Bakırın Türkiye'den iki yolla ihraç edildiğini anlatan Sevgür Arslanpay, “Birincisi normal olarak yaptığımız bakır ihracatı. İkincisi elektriğin olduğu her yerde bakır var. Yani yurtiçi müşterilerimize verdiğimiz bakırın yüzde 75'i araba, buzdolabı, klima gibi ürünlerin içinde kullanılarak ihraç oluyor. Yurtdışına giden birçok nihai ürün içerisinde bakır var. Bir arabanın cinsine ve modernlik seviyesine bağlı minimum 8-10 kilo civarında bakır var. Bu rakam arabanın elektronik seviyesine göre 20-25 kiloya kadar çıkabilir. Bunlar kayıtlara direkt bakır ihracatı olarak geçemiyor. Halbuki bunların hepsi bizim ürün verdiğimiz müşterilerin yapmış olduğu ihracat. Aslında bakır sektörü ihracatı düşünülenin aksine son derece güçlü” dedi.

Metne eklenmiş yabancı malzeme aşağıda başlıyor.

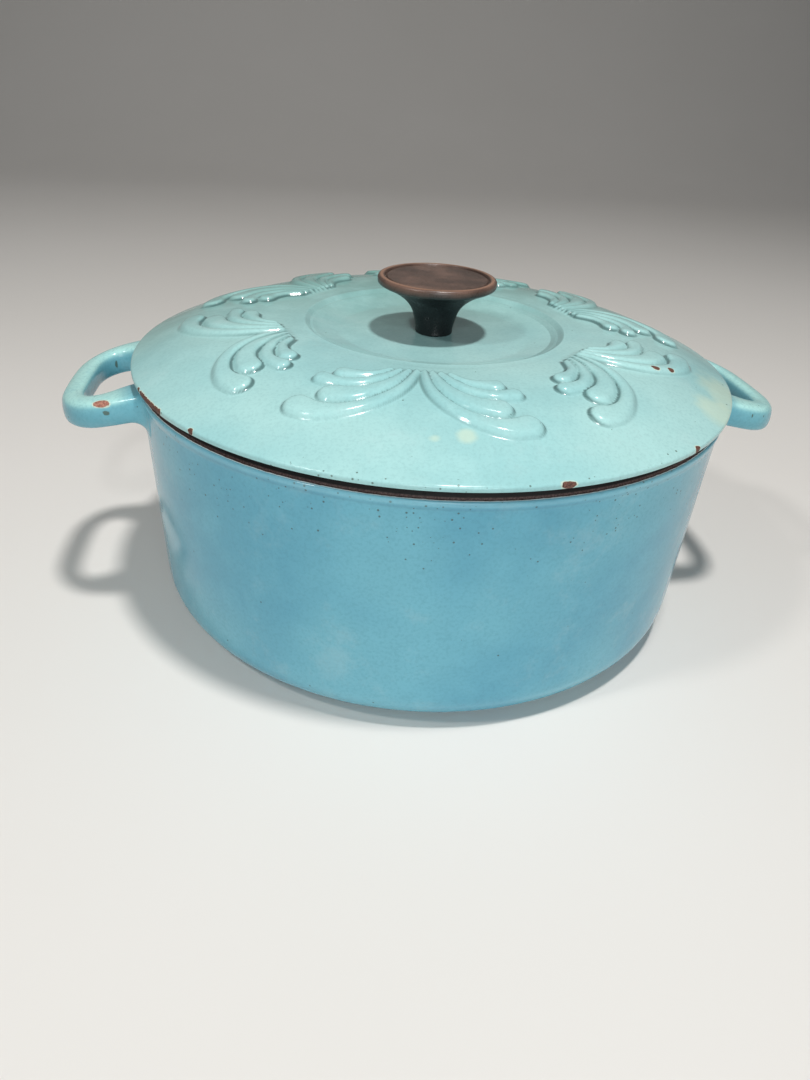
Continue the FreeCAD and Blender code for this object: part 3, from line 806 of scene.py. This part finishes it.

2 senedir uğraşılan problem 

Alüminyum hammaddesinde yüzde 3-4 vergi olduğunu dile getiren İDDMİB Başkanı Rıdvan Mertöz, bu problemin yıllardır devam ettiğini söyledi. Avrupalı sanayici hammaddeyi gümrük vergisi ödemeden sağlayabilecek imkanlara sahip. 2009 yılında gümrük vergisinin ülkemizde kaldırıldığını ve 7 seneye kadar uygulanmadığını ifade eden Mertöz, “Ancak Avrupa Birliği’ndeki üreticilerin şikayeti üzerine Gümrük Birliği nedeniyle ortak tarifeye tabi olan Türkiye bunu uygulamak zorunda kaldı. Uygulamaması durumunda kural gereği Avrupa'ya girişte alıcı yüzde 7,5 vergi ödüyor. Alıcı bu vergiyi ödediğinde bizden tahsil etme yoluna gidiyor. Bu yüzden 2 senedir bu problemle uğraşıyoruz” dedi.